Frasier Season 2 Outs A Beloved Character - And It's A Game-Changer

Contains spoilers for "Frasier" Season 2, Episode 8 — "Thank You, Dr. Crane"

Everything changes, and everyone changes. "Frasier" proves that adage true when Frasier (Kelsey Grammer) heads back to Seattle to take part in KACL's anniversary celebration. Not only does he meet with a former call-in patient named Lou, whose entire life has been poorly shaped by Frasier's advice, but he also reunites with an old radio station colleague.

While fans know what happened to Roz Doyle (Peri Gilpin), in "Thank You, Dr. Crane," we learn that Bulldog Briscoe (Dan Butler) has come out of the closet in the years since Frasier left Seattle. Frasier initially thinks that Bulldog long-repressing his homosexuality is what resulted in his toxic masculinity, but Bulldog gives a shrug and says he's the same person — he just openly pervs on men now. He even doubles down on that statement by pulling out a pin-up of a man.
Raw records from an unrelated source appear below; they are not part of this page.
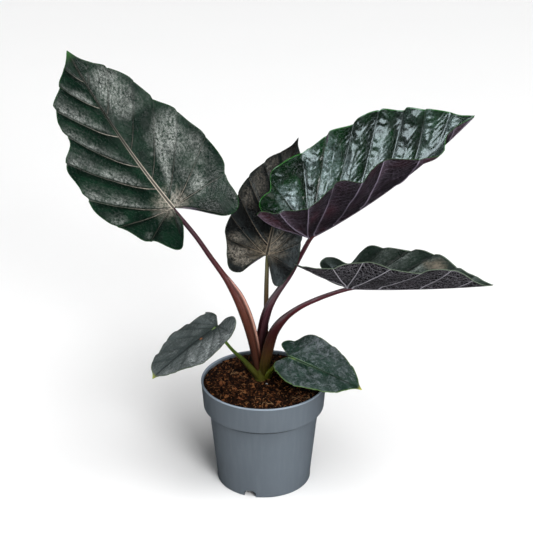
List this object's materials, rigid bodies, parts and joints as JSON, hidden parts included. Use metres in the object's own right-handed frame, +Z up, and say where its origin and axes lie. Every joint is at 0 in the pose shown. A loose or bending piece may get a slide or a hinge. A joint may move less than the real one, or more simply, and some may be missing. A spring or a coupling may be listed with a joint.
{
  "type": "african mask plant in pot",
  "caption": "Small alocasia with rippled arrow-shaped dark leaves on purple stalks, rooted in a tapered nursery pot of coir mix.",
  "frame": {"origin": "on the ground, under the middle of the box round the whole plant and pot; the pot's axis is 8 mm to -X and 39 mm to -Y of it", "axes": "+Z up along the pot's axis, +X from the upper left leaf to the right leaf, -Y the side the plant shows its face to"},
  "size_m": [0.3989, 0.1983, 0.404],
  "materials": {
    "pot": "matt slate blue, injection moulded",
    "growing_medium": "loose moist coir and bark crumb",
    "crown_and_stalks": "satin, purple to dark red, olive at the crown and on the young stalks",
    "blade_a": "dark green, waxy and rippled above, purple below",
    "blade_b": "dark green to brown, satin, rippled",
    "blade_c": "dark green, glossy and rippled above, purple below",
    "blade_d": "grey green above, purple grey below, satin",
    "blade_e": "young leaf, matt grey green",
    "blade_f": "young leaf, mottled green and grey, green margin"
  },
  "bodies": {
    "root": {"pot": "pot", "growing_medium": "growing_medium", "crown_and_stalks": "crown_and_stalks", "blade_a": "blade_a", "blade_b": "blade_b", "blade_c": "blade_c", "blade_d": "blade_d", "blade_e": "blade_e", "blade_f": "blade_f"}
  },
  "joints": []
}
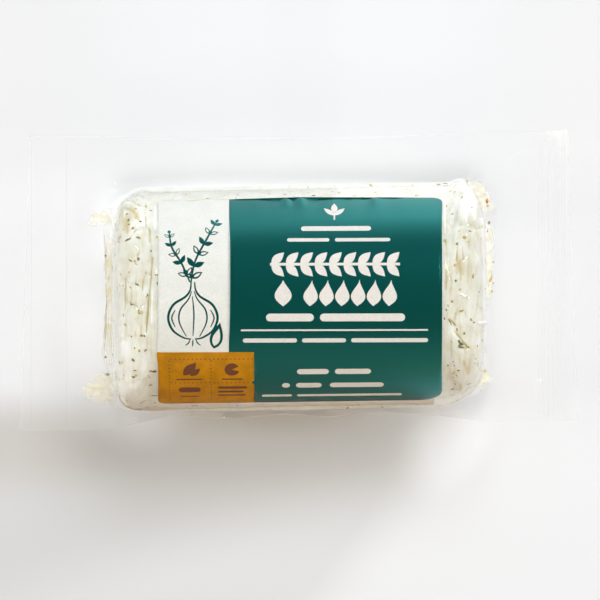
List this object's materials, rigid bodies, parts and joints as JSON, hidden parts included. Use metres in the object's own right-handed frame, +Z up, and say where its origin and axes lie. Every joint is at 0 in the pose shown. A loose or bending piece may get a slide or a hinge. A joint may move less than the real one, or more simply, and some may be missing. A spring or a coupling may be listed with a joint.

While Bulldog's charms might wear a hair thin for Frasier, this isn't the only change everyone's favorite journeyman psychiatrist is confronted with during his return trip to Seattle. His beloved Café Nervosa is now neon-washed, and his father's favorite Irish pub, McGinty's, has become a gay bar — where Bulldog frequently visits. But while expressing his sexuality is new for Bulldog, Dan Butler has long been an activist in the LGBTQ community.

Bulldog's real life performer has been out and proud for decades

In real life, Dan Butler has long been out and proud and has acted as an activist for the queer community. He wrote a play entitled "The Only Thing Worse You Could Have Told Me," which is a one-man show about his life, and performed it in Vermont in 2023. He lives there with his husband, Richard Waterhouse.

A writer, director, and producer, Butler's activism stretches back decades. He has worked with suicide prevention charities that focus on LGBTQ teens, and he was the National Coming Out Day spokesperson for the Human Rights Campaign in 1995. "I think sometimes it's the way you live your life," he told the Huffington Post in 2012. "I've been politically active in the past with the Human Rights Campaign and Act Up. Right when the Trevor Crisis Line formed I worked the lines for Trevor and The Suicide Prevention Center in Los Angeles for about six years. So now I think it's by example. I believe in that Gandhi quote, "Live your life as if the changes you hope happen, have already occurred." While Bulldog might not be the best role model, it's clear that Butler is someone to be admired.